Both qualify for the annual gift tax exclusion and lifetime gift tax exemption, and both allow you to transfer shares while retaining control of the way the entity is run. However, there are few important differences between FLPs and LLCs:
- Startup Costs
LLCs are relatively easy and inexpensive to form. On the other hand, it can be expensive to set up an FLP. You’ll want to hire an attorney well versed in estate planning, and as we all know, attorneys cost money. There will also be state and local filing fees, costs to transfer titles to assets, appraiser’s fees, and more.
- Control
LLCs allow all members to participate in managerial decision making. FLPs, by nature, only give general partners a say in how the FLP is managed.
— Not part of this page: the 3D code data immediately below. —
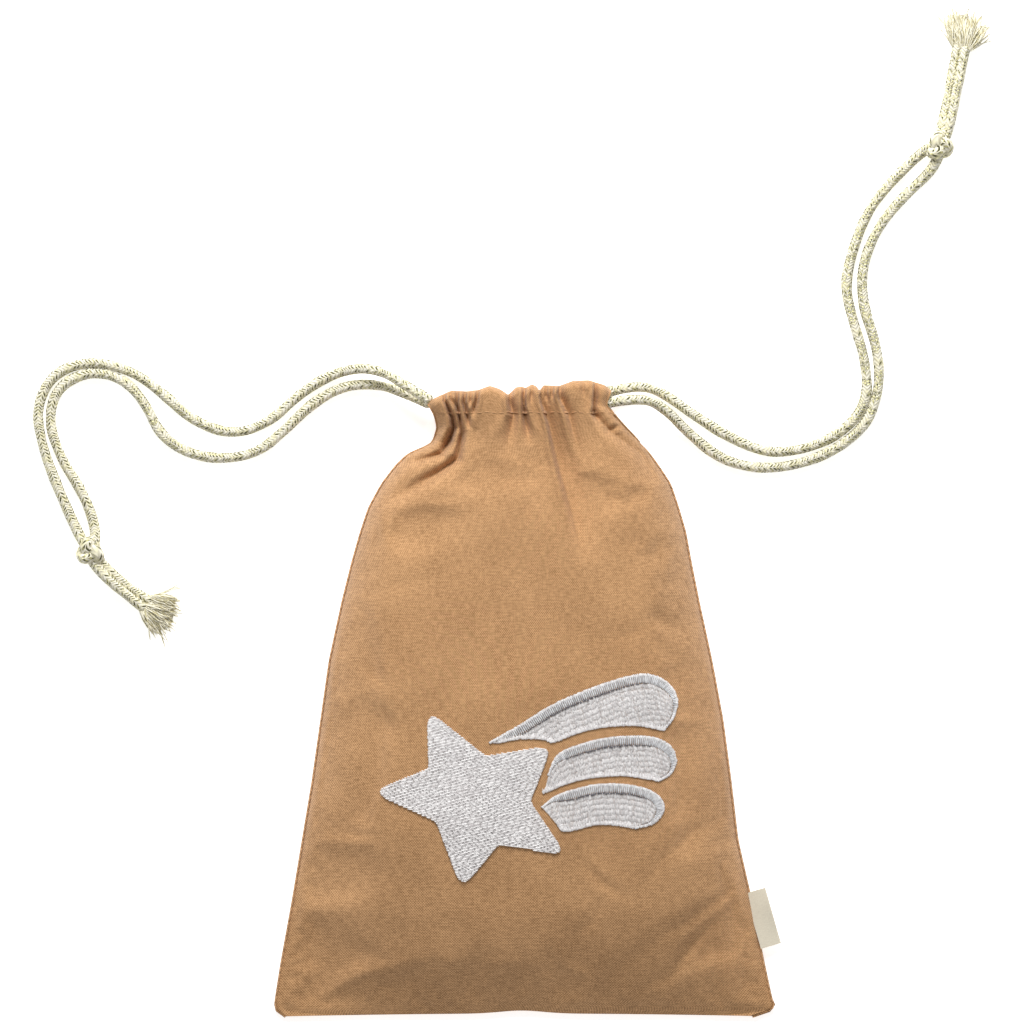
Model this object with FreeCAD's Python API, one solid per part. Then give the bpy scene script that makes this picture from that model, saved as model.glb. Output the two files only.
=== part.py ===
import FreeCAD
import Part

import math
import os

# Fabric gift sack with a gathered drawstring mouth, lying flat on its back.
# Millimetres.  Origin at the centre of the sack's underside, without the cords:
# +X to the right, +Y from the foot to the mouth, +Z up out of the front.

# ---------------------------------------------------------------- driving dimensions
foot_y = -126.8             # sewn bottom edge
mouth_y = 126.8             # folded top edge of the casings
cloth = 1.0                 # cloth thickness, with its slack
seam_gap = 0.1              # between the front and the back panel along the seam
rim = 2.6                   # width of the front panel's rim on the seam
side_rise = 12.0            # width over which the back panel rises to the side seams
floor_trim = 0.5            # cut off the back panel's underside, to leave one level face

cord_d = 4.8                # braided cord
cord_rest = cord_d / 2 + 0.1    # height of the cord's line where it lies on the surface
limp_radius = 3 * cord_d    # tightest bend of the free cord

casing_left = -39.6         # slits at the ends of the gathered casings
casing_right = 33.8
casing_foot = 113.3         # stitched lower edge of the casings
casing_wall = 0.8
casing_height = 8.8
back_casing_z = 0.7         # underside of the back casing, above its stitches
front_casing_z = 14.2       # underside of the front casing
slit_notch = 13.4           # casing wall left open beside each slit, for the turning cord
thread_radius = 0.3
stitch_stand = thread_radius + 0.02     # a stitch's line above the cloth

channel_y = (casing_foot + mouth_y) / 2
cord_pitch = 6.0            # between the two cords that share a channel
upper_y = channel_y + cord_pitch / 2
lower_y = channel_y - cord_pitch / 2
front_z = front_casing_z + casing_height / 2
back_z = back_casing_z + casing_height / 2

# Across the sack at each station: y, left edge, right edge, seam height, crown height.
stations = [
    (-126.8, -99.2, 94.0, 2.4, 3.8),
    (-123.6, -101.0, 100.2, 2.6, 5.6),
    (-108.0, -98.8, 95.6, 3.6, 13.0),
    (-84.0, -94.6, 90.8, 4.4, 21.0),
    (-48.0, -88.4, 83.4, 5.0, 27.0),
    (0.0, -81.4, 77.2, 5.4, 29.0),
    (40.0, -73.8, 69.0, 5.4, 29.0),
    (66.0, -66.8, 63.8, 5.4, 28.0),
    (86.0, -58.2, 57.8, 6.2, 26.4),
    (97.0, -48.4, 50.4, 8.0, 25.0),
    (103.0, -38.2, 45.4, 9.4, 23.6),
    (113.1, -37.4, 35.6, 11.0, 21.4),
]
closed_foot = 2             # stations at the foot where front and back are sewn together

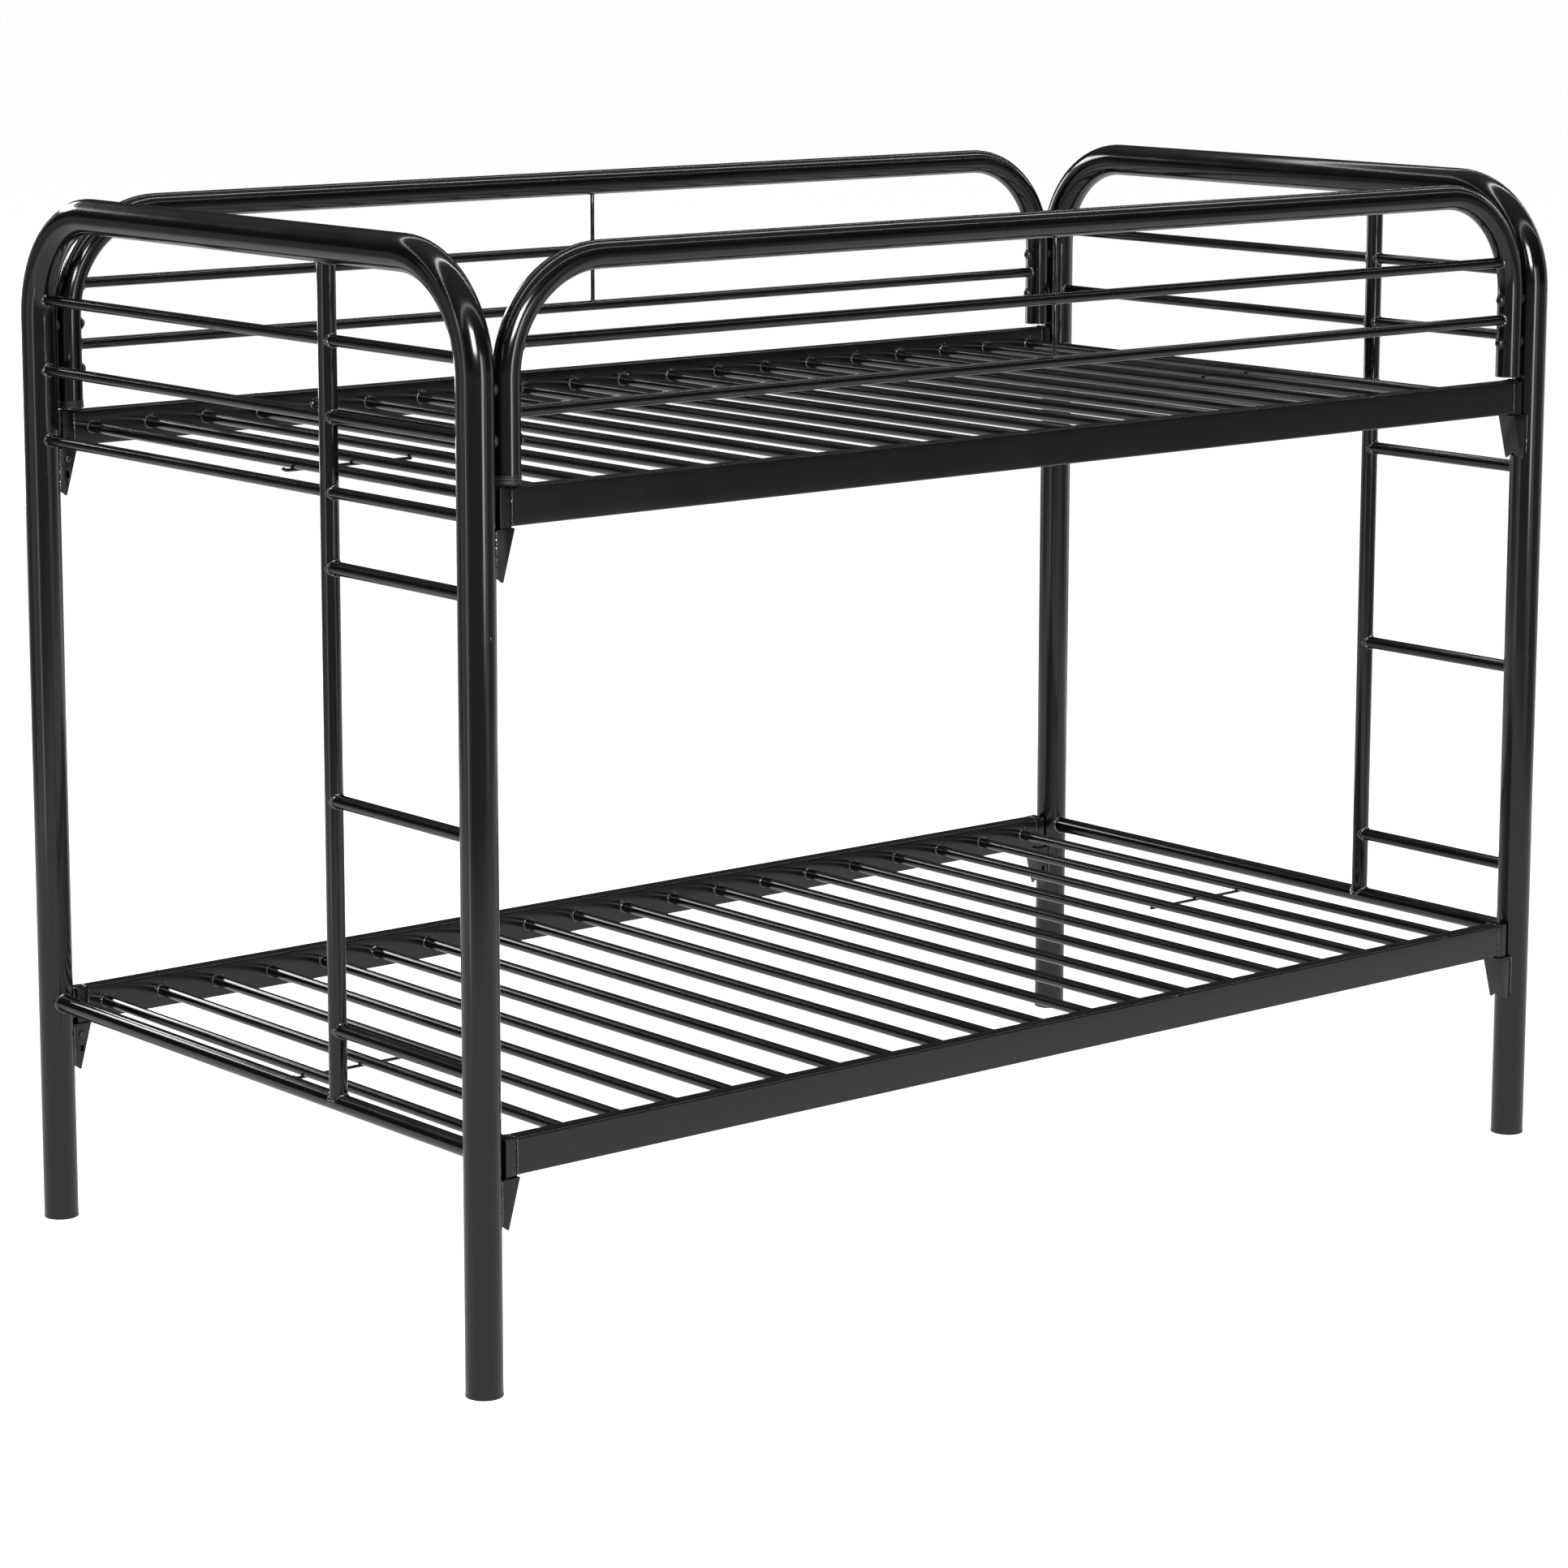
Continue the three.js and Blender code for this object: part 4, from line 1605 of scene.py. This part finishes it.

Limited partners have very little control over how things operate. - Tax Deductions
FLP limited partners, as passive investors, typically can’t deduct partnership losses for tax purposes. In contrast, LLCs usually allow all members to deduct their share of losses. - Liability Protection
Whereas LLCs protect every member from liability, FLPs only protect limited partners, and leave general partners exposed to lawsuits.
Conclusion
FLPs are generally a solid option if you are looking to protect, leverage, and control family wealth. They don’t take the place of LLCs when it comes to forming businesses, or insulating partners from bankruptcy or lawsuits, but FLPs are a solid option for wealth management, particularly if your family has assets to pass down.